Мог бы, сплюнул. Почему? Потому что голос Мориса я смогу различить среди тысяч похожих, а исходящий от него запах – среди всего миллиарда. И чего он только приперся? Холхост, Ольха, одна!
Я застонал и начал вставать, но только я дернулся, как в районе живота сразу стало больно.
- Черт, Йен! – девчонка бросилась ко мне и стала утягивать меня назад в постель, крепко держа пальцами за плечи. – Лежи, тебе еще нельзя вставать.
- Да, Адам, лежи и не двигайся, - насмехался Морис. – А я уж о ней позабочусь.
- Что?..
- Нет!
- Не торопись отказываться, - спокойным холодным голосом отвечал ей Морис. – Ты девушка умная – по крайней мере, я на это искренне надеюсь, - так что сама подумай. Посмотри на него. Он ведь овощ! Что ты с него получишь? Только загубишь свой дар и не сможешь спасти десятки, а то и сотни невинных жизней. Перестань думать только о себе.

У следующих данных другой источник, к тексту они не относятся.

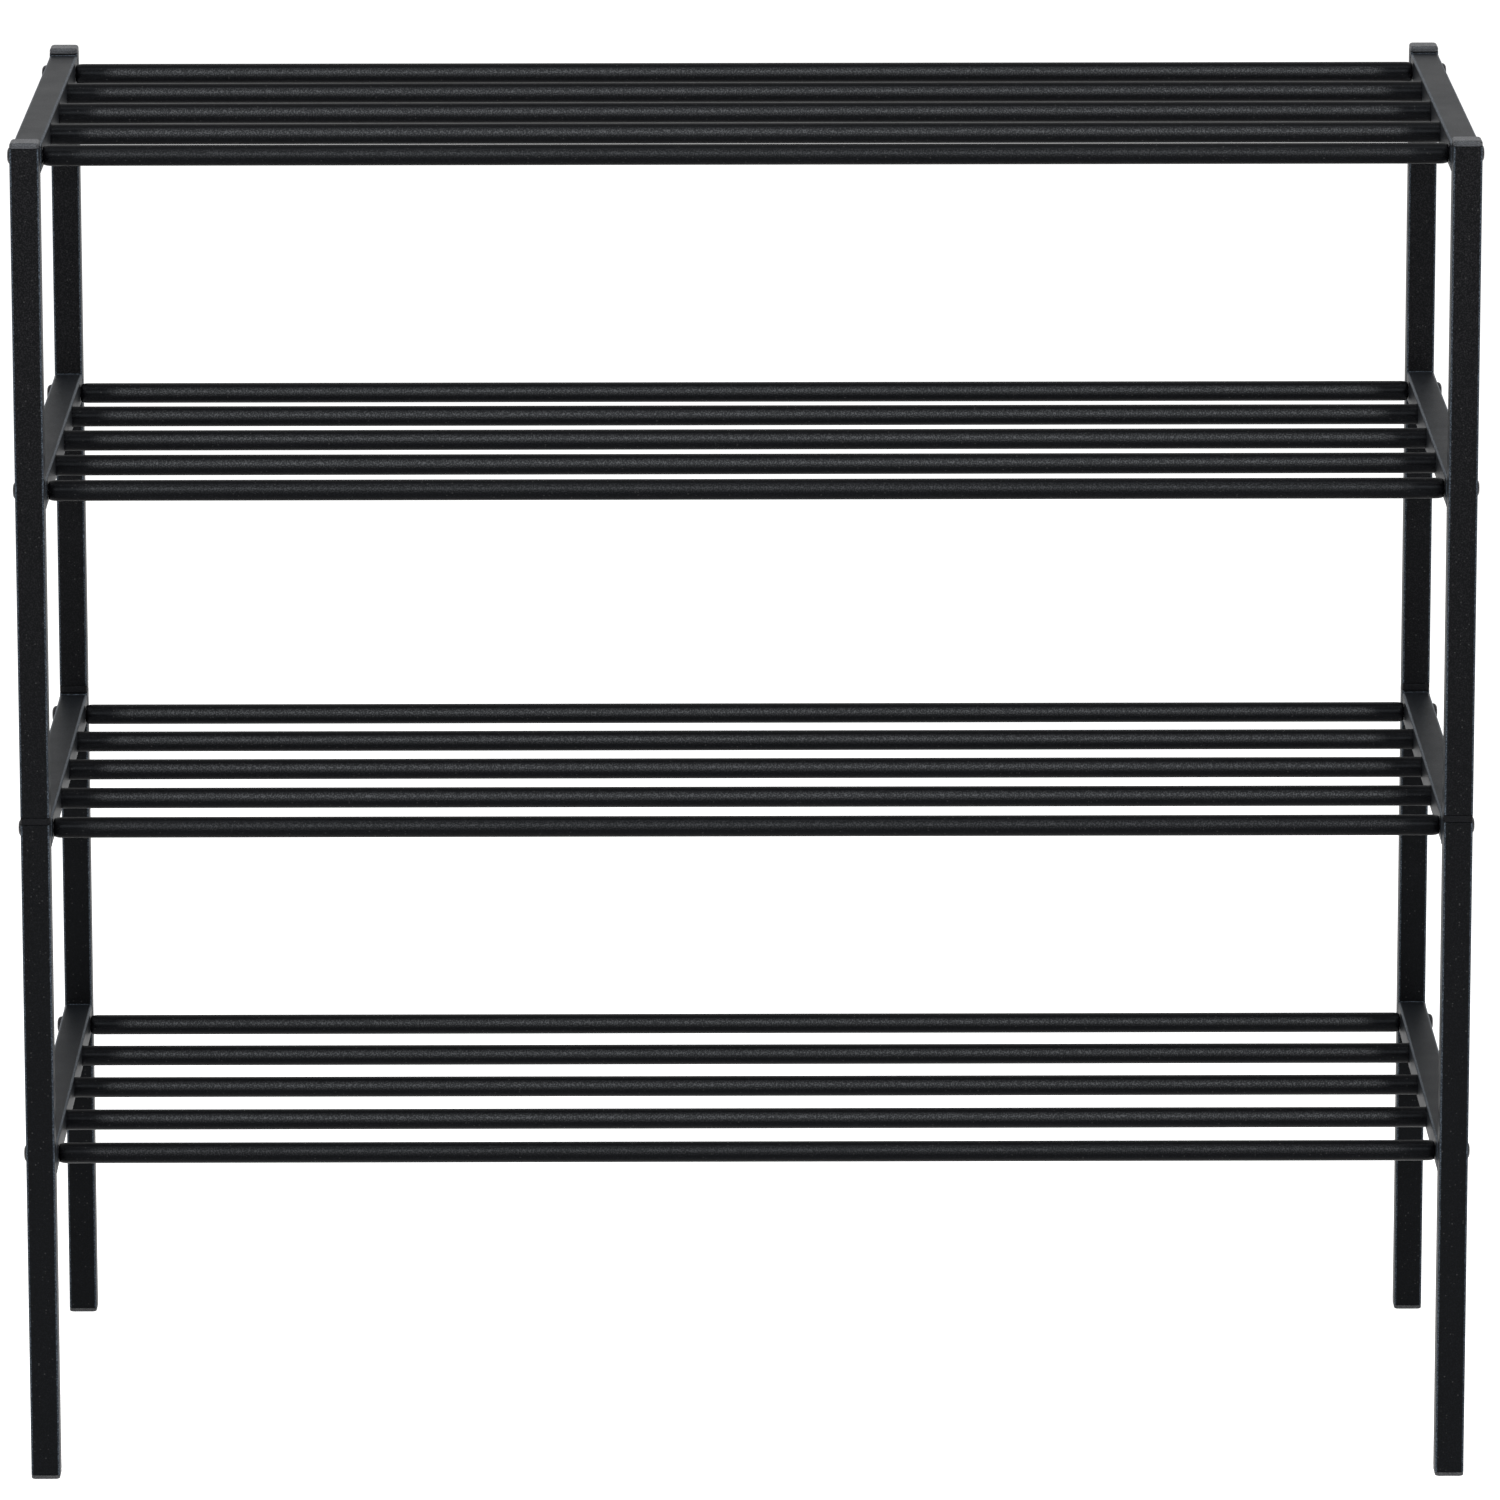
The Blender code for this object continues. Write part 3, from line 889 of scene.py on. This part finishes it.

Я удивился. Никогда я еще не слышал, чтобы Морис кого-нибудь уговаривал. Обычно все делали так, как он хочет, по умолчанию, боясь лишиться уха-другого. В конце концов, органы тоже не лишние.
М-да, и какого Холхоста я тут делаю? Все ж нормально было. А сейчас – инвалид. Зашибись. Нет, пора выбираться. Закончим дела здесь, быстрее попадем к сестре. Что-то у меня на ее счет предчувствие плохое.
- А я сказала: нет! – молодец, голос дрожит, а все равно свое толкает.
Я застонал. Пальцы сжали пропитанную потом простыню.
- Йен, - девчонка снова подбежала ко мне. – Лежи, ты еще болен.
- Если Адам и болен, то на всю голову, - раздраженно прошипел Морис. – Снова ты все портишь, Рейнгольц. Когда ты уже сдохнешь?
Хотел бы я ответить в тему, но снова окунулся во мрак.
Как оказалось, очнулся я на рассвете третьего дня. Морис уже ушел, так что набить ему морду у меня так и не вышло. За окном горланили чертовы петухи. Отвратные людишки голосили во все горло, а эти мерзкие дети пинали мяч в стену, громко хохоча. Что за дурацкое развлечение?
Ага, настроение было, одним словом, ни к черту.
Я судорожно глотнул свежий воздух. Сбросив с лица одеяло (и как оно там оказалось?), я медленно выдохнул, вмещая в весь этот вздох все свое недовольство этим бренным миром.